What this task involves » Read the data and repeat it in full, exactly.
start Exercise data
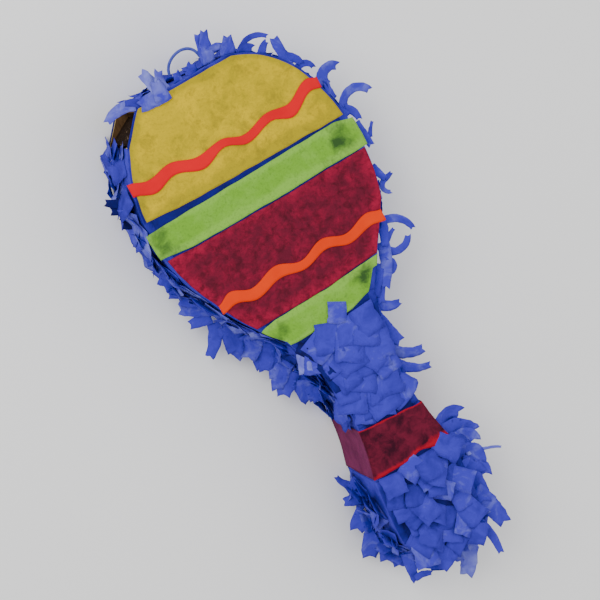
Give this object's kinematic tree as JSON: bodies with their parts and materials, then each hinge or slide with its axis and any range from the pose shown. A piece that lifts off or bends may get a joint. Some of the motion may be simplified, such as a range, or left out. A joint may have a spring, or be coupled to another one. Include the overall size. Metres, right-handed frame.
{
  "type": "pinata",
  "caption": "Flat cardboard maraca pinata with blue tissue fringe, coloured paper bands, two waves across the head, a hanging loop and a fill flap in the head's side wall.",
  "frame": {"origin": "middle of the rectangle that the pinata covers on the table it lies on, at the table's height", "axes": "+Z out of the decorated front face, +Y along the length from the handle to the top of the head, +X to the right of the front face"},
  "size_m": [0.272, 0.602, 0.0941],
  "materials": {
    "cardboard": "matte, corrugated board",
    "flap_board": "matte, thin board",
    "masking_tape": "matte, creped tape",
    "blue_cord": "matte, thin twisted cord",
    "blue_tissue": "matte, crinkled crepe tissue, a little translucent",
    "blue_tissue_back": "matte, layered flat tissue",
    "mustard_paper": "matte, faintly mottled",
    "green_paper": "matte, blotched",
    "dark_red_paper": "matte, mottled maroon and crimson",
    "crimson_paper": "matte, mottled maroon and crimson",
    "red_foam": "matte craft foam",
    "orange_foam": "matte craft foam"
  },
  "bodies": {
    "shell": {"back_cover": "blue_tissue_back", "back_panel": "cardboard", "front_panel": "cardboard", "head_wall_top": "cardboard", "head_wall_right": "cardboard", "head_wall_left": "cardboard", "handle_wall_right": "cardboard", "handle_wall_left": "cardboard", "handle_wall_end": "cardboard", "wall_joint_tapes": "masking_tape", "front_seam_tape": "masking_tape", "back_seam_tape": "masking_tape", "hanger_plate": "cardboard", "hanging_cord": "blue_cord", "cord_knot_left": "blue_cord", "cord_knot_right": "blue_cord", "front_tissue": "blue_tissue", "yellow_panel": "mustard_paper", "upper_green_band": "green_paper", "red_panel": "dark_red_paper", "lower_green_band": "green_paper", "red_wave": "red_foam", "orange_wave": "orange_foam", "handle_band": "crimson_paper", "neck_petals": "blue_tissue", "knob_petals": "blue_tissue", "crown_fringe": "blue_tissue", "head_right_fringe": "blue_tissue", "head_left_fringe": "blue_tissue", "neck_right_fringe": "blue_tissue", "neck_left_fringe": "blue_tissue", "knob_right_fringe": "blue_tissue", "knob_left_fringe": "blue_tissue", "knob_end_fringe": "blue_tissue"},
    "flap": {"fill_flap": "flap_board"}
  },
  "joints": [
    {"name": "flap_fold", "type": "hinge", "parent": "shell", "child": "flap", "pos_m": [-0.09355, 0.24352, 0.043], "axis": [0, 0, -1], "range_deg": [-20, 80]}
  ]
}
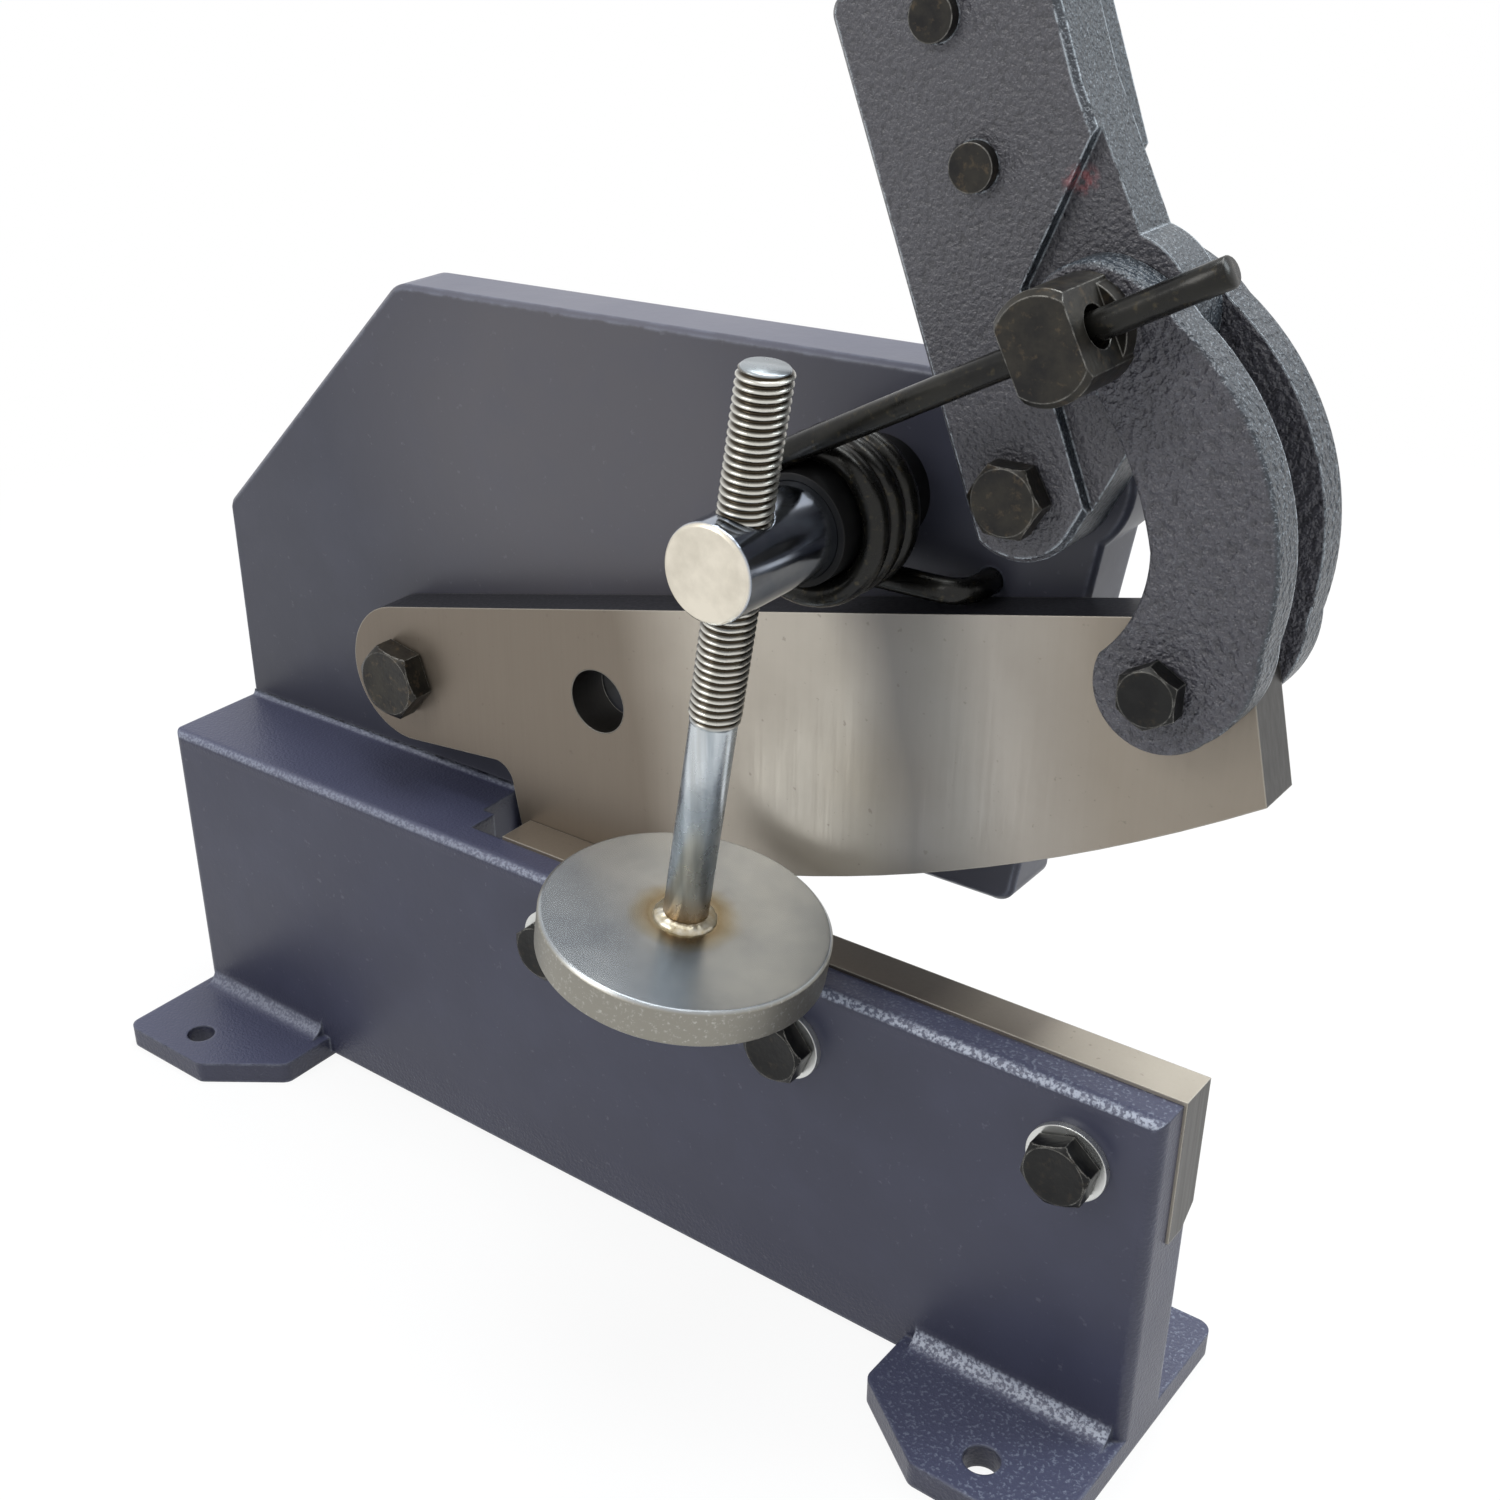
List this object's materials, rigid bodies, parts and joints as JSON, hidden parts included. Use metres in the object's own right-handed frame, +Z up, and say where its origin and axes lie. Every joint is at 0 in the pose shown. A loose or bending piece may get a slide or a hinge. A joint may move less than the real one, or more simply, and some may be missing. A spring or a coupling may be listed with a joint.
{
  "type": "hand lever shear",
  "caption": "Bench shear for plate and round bar: straight bed blade, curved upper blade driven by C-links and a hand lever, with a return spring and a screw hold-down.",
  "frame": {"origin": "centre of the rectangle of holes in the feet, at the level of the feet's undersides", "axes": "+X along the blades towards their free, cutting end; +Y from the hold-down side to the upper frame's side; +Z up"},
  "size_m": [0.3368, 0.113, 0.5954],
  "materials": {
    "frame_paint": "satin grey-blue paint over a casting",
    "blade_steel": "ground and oiled",
    "lever_iron": "rough casting, worn edges",
    "link_steel": "rough forging, worn edges",
    "handle_paint": "satin dark paint",
    "grip": "matt",
    "black_bolt": "black oxide, bright edges",
    "zinc": "zinc plated, satin",
    "chrome": "polished",
    "spring_steel": "dark, oiled",
    "sleeve_black": "satin black"
  },
  "bodies": {
    "frame": {"bed_casting": "frame_paint", "lower_blade": "blade_steel", "bed_washer_left": "zinc", "bed_washer_middle": "zinc", "bed_washer_right": "zinc", "bed_bolt_left": "black_bolt", "bed_bolt_middle": "black_bolt", "bed_bolt_right": "black_bolt", "upper_frame": "frame_paint", "blade_pivot_bolt": "black_bolt", "blade_pivot_nut": "black_bolt", "lever_pivot_bolt": "black_bolt", "lever_pivot_nut": "black_bolt", "spring_sleeve": "sleeve_black", "spring_coil": "spring_steel"},
    "blade": {"upper_blade": "blade_steel"},
    "lever": {"lever_casting": "lever_iron", "handle_bar": "handle_paint", "handle_grip": "grip", "handle_bolt_lower": "black_bolt", "handle_bolt_upper": "black_bolt"},
    "links": {"front_link": "link_steel", "back_link": "link_steel", "link_bolt": "black_bolt", "link_bolt_nut": "black_bolt"},
    "pin": {"link_pin": "black_bolt", "link_pin_nut": "black_bolt"},
    "arm": {"spring_arm": "spring_steel"},
    "boss": {"hold_down_boss": "chrome", "boss_nut": "black_bolt"},
    "spindle": {"hold_down_spindle": "zinc", "hold_down_disk": "zinc", "hold_down_weld": "zinc"}
  },
  "joints": [
    {"name": "lever_pivot", "type": "hinge", "parent": "frame", "child": "lever", "pos_m": [0.1115, 0.0215, 0.2248], "axis": [0, 1, 0], "range_deg": [0, 90], "stiffness_Nm_per_rad": 1.2, "springref_deg": -28.65},
    {"name": "blade_pivot", "type": "hinge", "parent": "frame", "child": "blade", "pos_m": [-0.0795, 0.0215, 0.1345], "axis": [0, 1, 0], "range_deg": [0, 13.65]},
    {"name": "link_pivot", "type": "hinge", "parent": "lever", "child": "links", "pos_m": [0.1267, 0.0215, 0.262], "axis": [0, 1, 0], "range_deg": [-78.32, 0]},
    {"name": "pin_pivot", "type": "hinge", "parent": "lever", "child": "pin", "pos_m": [0.1267, 0.0215, 0.262], "axis": [0, 1, 0], "range_deg": [-48.1, 0]},
    {"name": "spring_turn", "type": "hinge", "parent": "frame", "child": "arm", "pos_m": [0.0698, -0.0032, 0.2145], "axis": [0, 1, 0], "range_deg": [0, 42]},
    {"name": "hold_down_swivel", "type": "hinge", "parent": "frame", "child": "boss", "pos_m": [0.0698, -0.006, 0.2145], "axis": [0, 1, 0], "range_deg": [-10, 10]},
    {"name": "hold_down_screw", "type": "slide", "parent": "boss", "child": "spindle", "axis": [0.1633, 0, 0.9866], "range_m": [0, 0.025]}
  ],
  "couplings": [
    {"joint": "blade_pivot", "follows": "lever_pivot", "ratio": 0.1515},
    {"joint": "link_pivot", "follows": "lever_pivot", "ratio": -0.87},
    {"joint": "pin_pivot", "follows": "lever_pivot", "ratio": -0.534},
    {"joint": "spring_turn", "follows": "lever_pivot", "ratio": 0.466}
  ]
}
end Exercise data
Written answer »
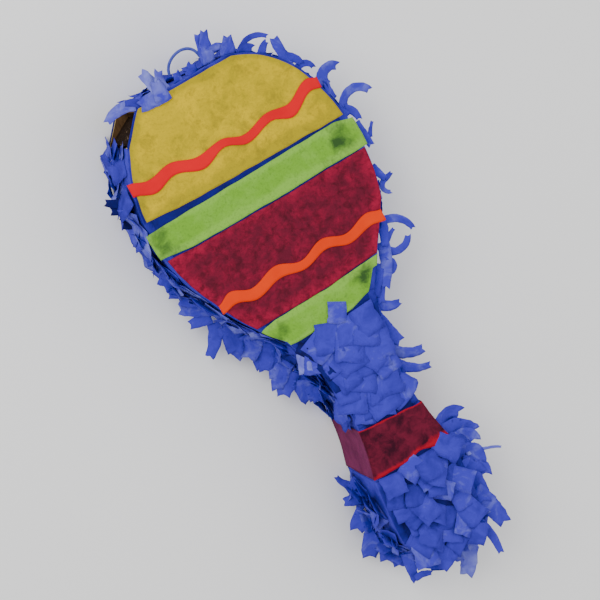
Give this object's kinematic tree as JSON: bodies with their parts and materials, then each hinge or slide with its axis and any range from the pose shown. A piece that lifts off or bends may get a joint. Some of the motion may be simplified, such as a range, or left out. A joint may have a spring, or be coupled to another one. Include the overall size. Metres, right-handed frame.
{
  "type": "pinata",
  "caption": "Flat cardboard maraca pinata with blue tissue fringe, coloured paper bands, two waves across the head, a hanging loop and a fill flap in the head's side wall.",
  "frame": {"origin": "middle of the rectangle that the pinata covers on the table it lies on, at the table's height", "axes": "+Z out of the decorated front face, +Y along the length from the handle to the top of the head, +X to the right of the front face"},
  "size_m": [0.272, 0.602, 0.0941],
  "materials": {
    "cardboard": "matte, corrugated board",
    "flap_board": "matte, thin board",
    "masking_tape": "matte, creped tape",
    "blue_cord": "matte, thin twisted cord",
    "blue_tissue": "matte, crinkled crepe tissue, a little translucent",
    "blue_tissue_back": "matte, layered flat tissue",
    "mustard_paper": "matte, faintly mottled",
    "green_paper": "matte, blotched",
    "dark_red_paper": "matte, mottled maroon and crimson",
    "crimson_paper": "matte, mottled maroon and crimson",
    "red_foam": "matte craft foam",
    "orange_foam": "matte craft foam"
  },
  "bodies": {
    "shell": {"back_cover": "blue_tissue_back", "back_panel": "cardboard", "front_panel": "cardboard", "head_wall_top": "cardboard", "head_wall_right": "cardboard", "head_wall_left": "cardboard", "handle_wall_right": "cardboard", "handle_wall_left": "cardboard", "handle_wall_end": "cardboard", "wall_joint_tapes": "masking_tape", "front_seam_tape": "masking_tape", "back_seam_tape": "masking_tape", "hanger_plate": "cardboard", "hanging_cord": "blue_cord", "cord_knot_left": "blue_cord", "cord_knot_right": "blue_cord", "front_tissue": "blue_tissue", "yellow_panel": "mustard_paper", "upper_green_band": "green_paper", "red_panel": "dark_red_paper", "lower_green_band": "green_paper", "red_wave": "red_foam", "orange_wave": "orange_foam", "handle_band": "crimson_paper", "neck_petals": "blue_tissue", "knob_petals": "blue_tissue", "crown_fringe": "blue_tissue", "head_right_fringe": "blue_tissue", "head_left_fringe": "blue_tissue", "neck_right_fringe": "blue_tissue", "neck_left_fringe": "blue_tissue", "knob_right_fringe": "blue_tissue", "knob_left_fringe": "blue_tissue", "knob_end_fringe": "blue_tissue"},
    "flap": {"fill_flap": "flap_board"}
  },
  "joints": [
    {"name": "flap_fold", "type": "hinge", "parent": "shell", "child": "flap", "pos_m": [-0.09355, 0.24352, 0.043], "axis": [0, 0, -1], "range_deg": [-20, 80]}
  ]
}
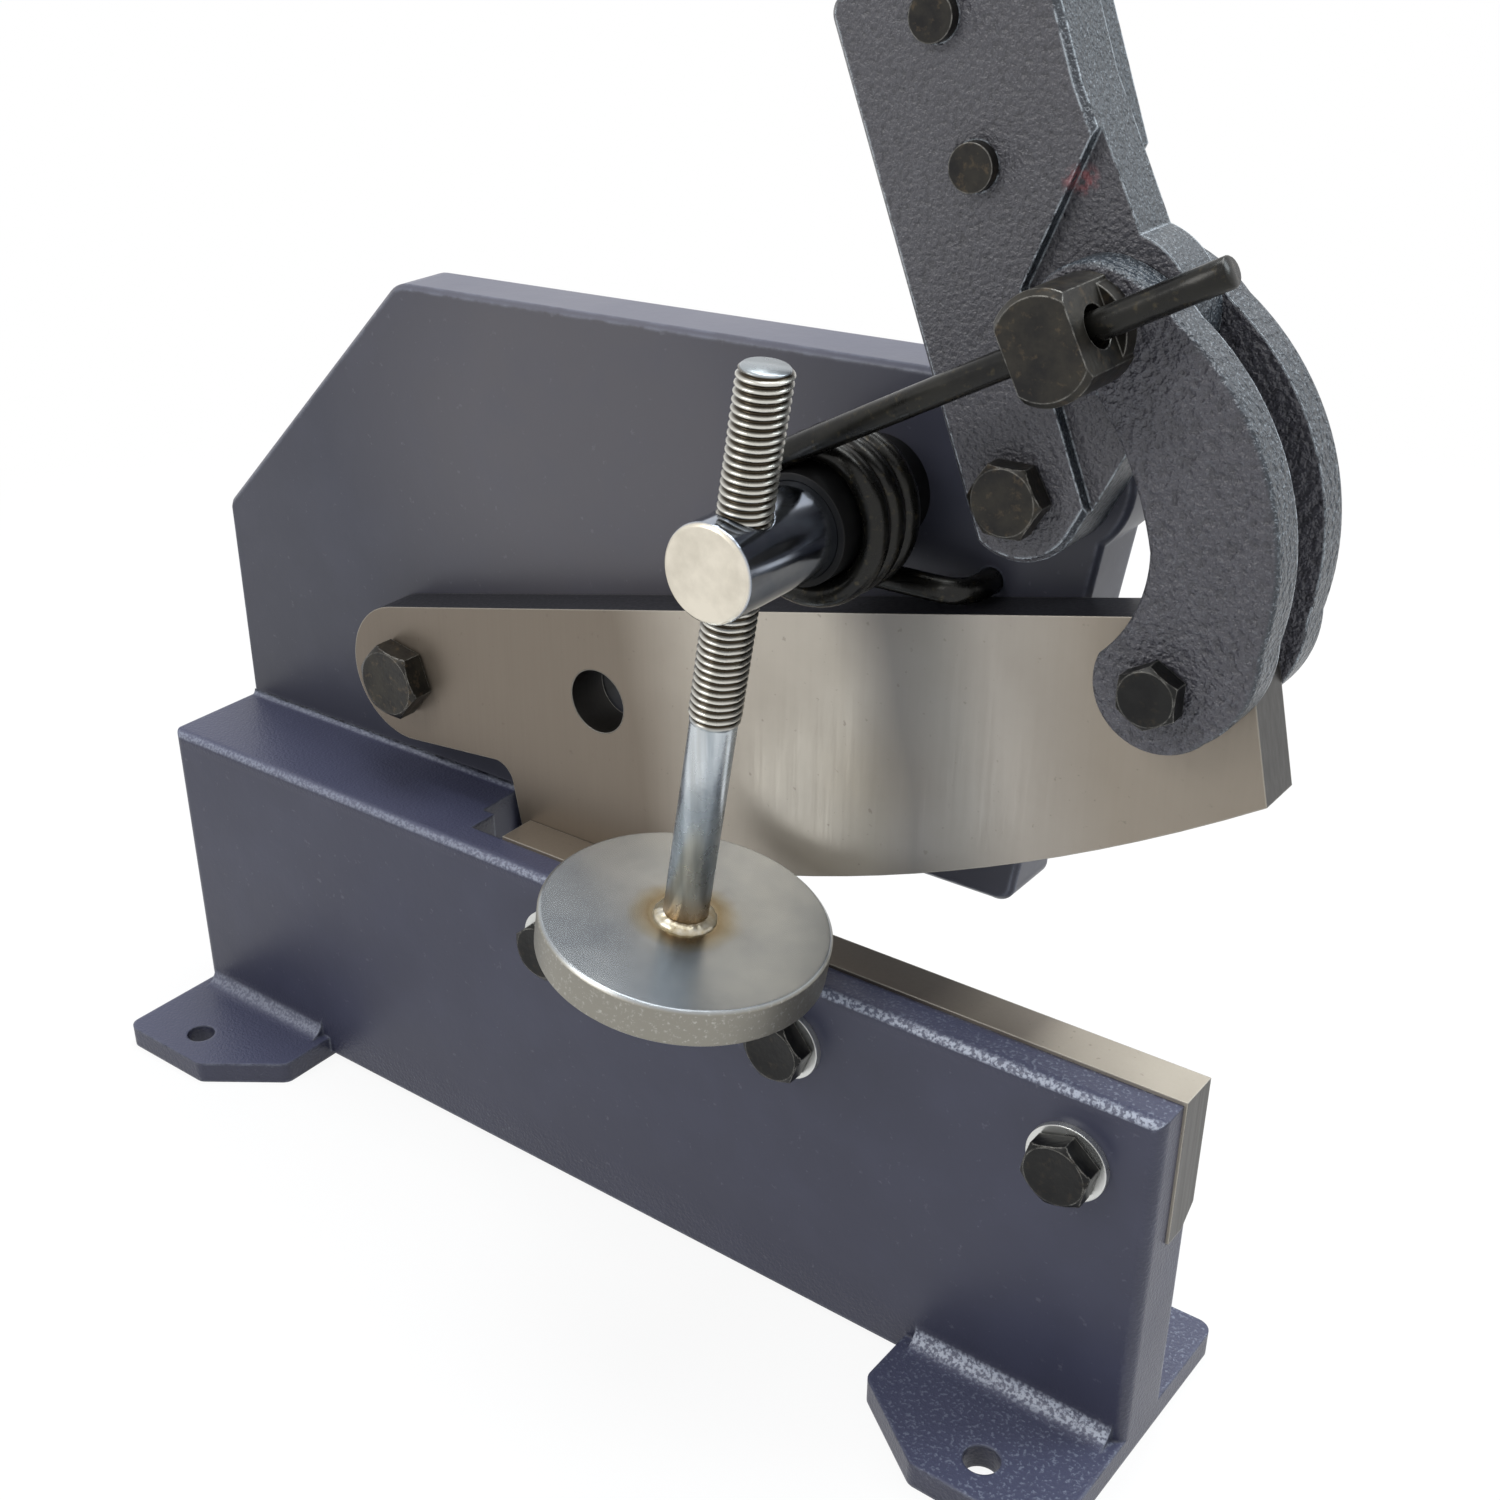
List this object's materials, rigid bodies, parts and joints as JSON, hidden parts included. Use metres in the object's own right-handed frame, +Z up, and say where its origin and axes lie. Every joint is at 0 in the pose shown. A loose or bending piece may get a slide or a hinge. A joint may move less than the real one, or more simply, and some may be missing. A spring or a coupling may be listed with a joint.
{
  "type": "hand lever shear",
  "caption": "Bench shear for plate and round bar: straight bed blade, curved upper blade driven by C-links and a hand lever, with a return spring and a screw hold-down.",
  "frame": {"origin": "centre of the rectangle of holes in the feet, at the level of the feet's undersides", "axes": "+X along the blades towards their free, cutting end; +Y from the hold-down side to the upper frame's side; +Z up"},
  "size_m": [0.3368, 0.113, 0.5954],
  "materials": {
    "frame_paint": "satin grey-blue paint over a casting",
    "blade_steel": "ground and oiled",
    "lever_iron": "rough casting, worn edges",
    "link_steel": "rough forging, worn edges",
    "handle_paint": "satin dark paint",
    "grip": "matt",
    "black_bolt": "black oxide, bright edges",
    "zinc": "zinc plated, satin",
    "chrome": "polished",
    "spring_steel": "dark, oiled",
    "sleeve_black": "satin black"
  },
  "bodies": {
    "frame": {"bed_casting": "frame_paint", "lower_blade": "blade_steel", "bed_washer_left": "zinc", "bed_washer_middle": "zinc", "bed_washer_right": "zinc", "bed_bolt_left": "black_bolt", "bed_bolt_middle": "black_bolt", "bed_bolt_right": "black_bolt", "upper_frame": "frame_paint", "blade_pivot_bolt": "black_bolt", "blade_pivot_nut": "black_bolt", "lever_pivot_bolt": "black_bolt", "lever_pivot_nut": "black_bolt", "spring_sleeve": "sleeve_black", "spring_coil": "spring_steel"},
    "blade": {"upper_blade": "blade_steel"},
    "lever": {"lever_casting": "lever_iron", "handle_bar": "handle_paint", "handle_grip": "grip", "handle_bolt_lower": "black_bolt", "handle_bolt_upper": "black_bolt"},
    "links": {"front_link": "link_steel", "back_link": "link_steel", "link_bolt": "black_bolt", "link_bolt_nut": "black_bolt"},
    "pin": {"link_pin": "black_bolt", "link_pin_nut": "black_bolt"},
    "arm": {"spring_arm": "spring_steel"},
    "boss": {"hold_down_boss": "chrome", "boss_nut": "black_bolt"},
    "spindle": {"hold_down_spindle": "zinc", "hold_down_disk": "zinc", "hold_down_weld": "zinc"}
  },
  "joints": [
    {"name": "lever_pivot", "type": "hinge", "parent": "frame", "child": "lever", "pos_m": [0.1115, 0.0215, 0.2248], "axis": [0, 1, 0], "range_deg": [0, 90], "stiffness_Nm_per_rad": 1.2, "springref_deg": -28.65},
    {"name": "blade_pivot", "type": "hinge", "parent": "frame", "child": "blade", "pos_m": [-0.0795, 0.0215, 0.1345], "axis": [0, 1, 0], "range_deg": [0, 13.65]},
    {"name": "link_pivot", "type": "hinge", "parent": "lever", "child": "links", "pos_m": [0.1267, 0.0215, 0.262], "axis": [0, 1, 0], "range_deg": [-78.32, 0]},
    {"name": "pin_pivot", "type": "hinge", "parent": "lever", "child": "pin", "pos_m": [0.1267, 0.0215, 0.262], "axis": [0, 1, 0], "range_deg": [-48.1, 0]},
    {"name": "spring_turn", "type": "hinge", "parent": "frame", "child": "arm", "pos_m": [0.0698, -0.0032, 0.2145], "axis": [0, 1, 0], "range_deg": [0, 42]},
    {"name": "hold_down_swivel", "type": "hinge", "parent": "frame", "child": "boss", "pos_m": [0.0698, -0.006, 0.2145], "axis": [0, 1, 0], "range_deg": [-10, 10]},
    {"name": "hold_down_screw", "type": "slide", "parent": "boss", "child": "spindle", "axis": [0.1633, 0, 0.9866], "range_m": [0, 0.025]}
  ],
  "couplings": [
    {"joint": "blade_pivot", "follows": "lever_pivot", "ratio": 0.1515},
    {"joint": "link_pivot", "follows": "lever_pivot", "ratio": -0.87},
    {"joint": "pin_pivot", "follows": "lever_pivot", "ratio": -0.534},
    {"joint": "spring_turn", "follows": "lever_pivot", "ratio": 0.466}
  ]
}